Quale delle pagaie in foto è una pagaia groenlandese? Giusto per capire di cosa stiamo parlando.
Alcune sono molto diverse dalle altre, ad esempio la n° 7 si avvicina alle nostre tradizionali ungheresi, eppure anche questa è una Inuit! Stesso discorso vale per gli scafi (la foto allegata è soggetta a copyright; l'uso mi è stato gentilmente concesso dall'autore Harvey Golden).
Povero Ken Taylor, se si fosse immaginato come alcuni canoisti si sarebbero fissati su certi aspetti dei kayak e delle pagaie Inuit, forse avrebbe scelto un altro argomento per la sua tesi universitaria!

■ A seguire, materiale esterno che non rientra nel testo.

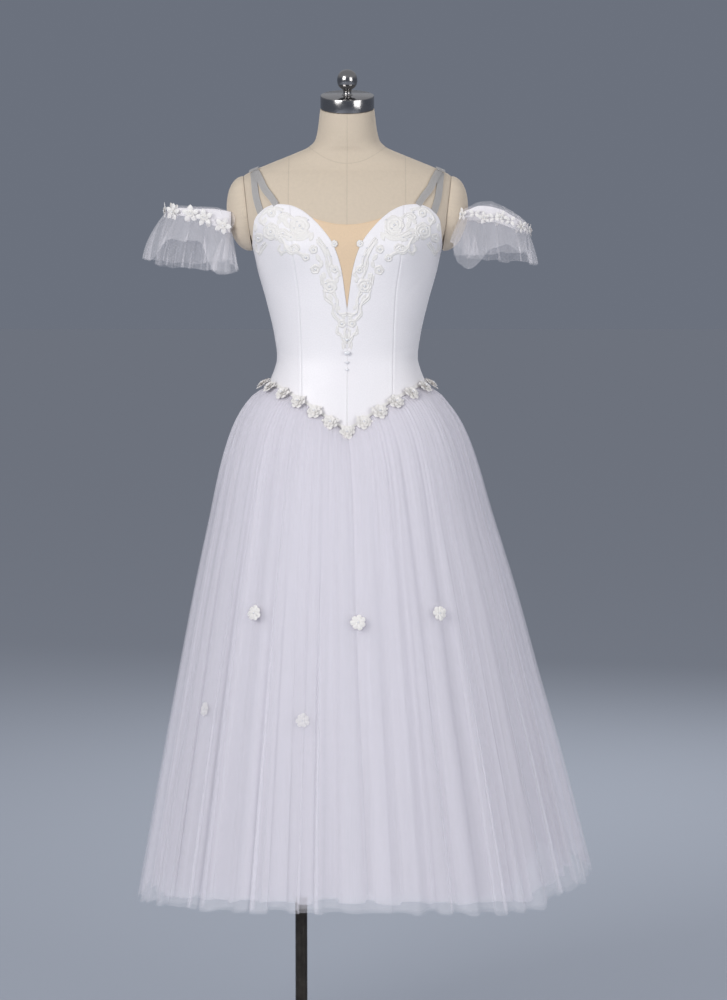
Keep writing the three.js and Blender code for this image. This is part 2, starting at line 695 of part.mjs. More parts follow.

Un kayaker marino tra quelli da me più stimati (e non perché usi pagaie wing, nonostante non sia mai stato un atleta, abbia passato da tempo la mezza età e in canoa prediliga i ritmi blandi e contemplativi) mi ha fatto alcune considerazioni, che credo non siano poi così campate per aria: al di là di una scelta di puro piacere tra una stile e un altro, e ben vengano tali scelte, tuttavia molti kayaker da mare scelgono per convinzione, non per il piacere di avere tra le mani un bell’oggetto in legno ricco di storia (e alcuni non disdegnano il carbonio). Questi kayaker si radunano con persone che utilizzano kayak e pagaie analoghi; frequentano scuole e corsi specifici; si sentono partecipi di una comunità che valorizza alcune tradizioni; tendono ad assimilare una visione prevalente e a cui sono educati i nuovi kayaker; mentre i leader sono autoreferenziali, per preservare la visione comune e alimentare le loro attività che da essa derivano.